Boxes of Ringtons tea and coffee are loaded into the back of a distribution van that leaves the Algernon Road site. A larger distribution lorry arrives at one of Ringtons delivery depot changing to maps of showing the Ringtons delivery network across Cumbria, the North-East and Yorkshire.
A black, green and gold Rington delivery van drives along a country road crossing over a bridge and passing a road sign pointing towards Carlisle. A colliery wheel and miners leaving a mine at the end of a shift changes to a Ringtons delivery van driving through a modern housing estate past children playing in the street. After the van pulls up outside a house the film changes to another van now driving onto Palace Green in Durham passing the cathedral as it makes its way towards Durham Castle. Its delivery made the van drives away back towards Owengate and Saddler Street. Another van and a lorry both depart the Ringtons delivery depot on Ladypit Lane in Leeds, built on the site where once stood the home of the company’s founder Samuel Smith.
From the cliffs about, Scarborough Lighthouse and Vincent Pier below changing to a Ringtons van driving through and out of town. Crowds of holidaymakers walk along the promenade at Scarborough as another Ringtons delivery van driving past.

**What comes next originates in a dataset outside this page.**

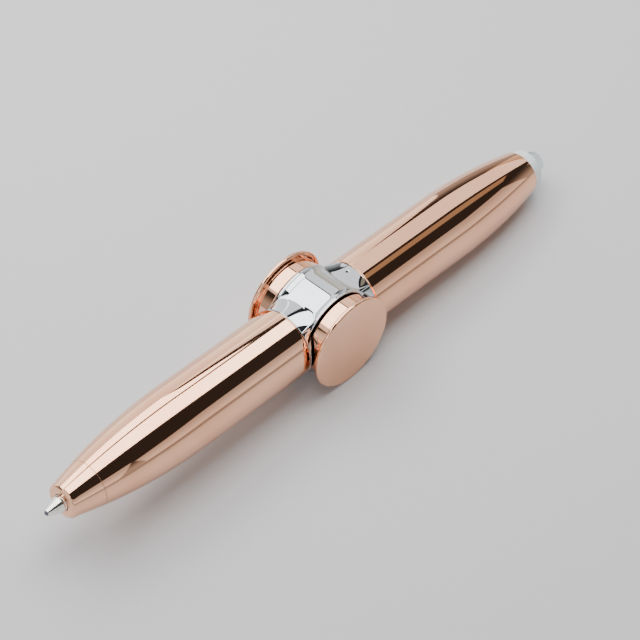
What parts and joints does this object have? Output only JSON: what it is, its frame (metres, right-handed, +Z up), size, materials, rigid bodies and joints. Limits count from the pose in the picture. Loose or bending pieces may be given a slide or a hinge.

Returning to Newcastle a traditional Ringtons horse drawn delivery van travelling along a street. The film changes to a Ringtons salesman pulling up outside a house in a modern motor van and gets out carrying a selection of Ringtons products in his arms. He walks up to and rings the doorbell on one of the houses in the street and the woman from the start of the film answers and purchases several items including a packet of Ringtons Tea. Back at the kitchen table she finishes pouring herself a cup of tea and drops a sugar cube into it. The film ends in the living room where two women sit on a sofa enjoying cups of Ringtons Tea.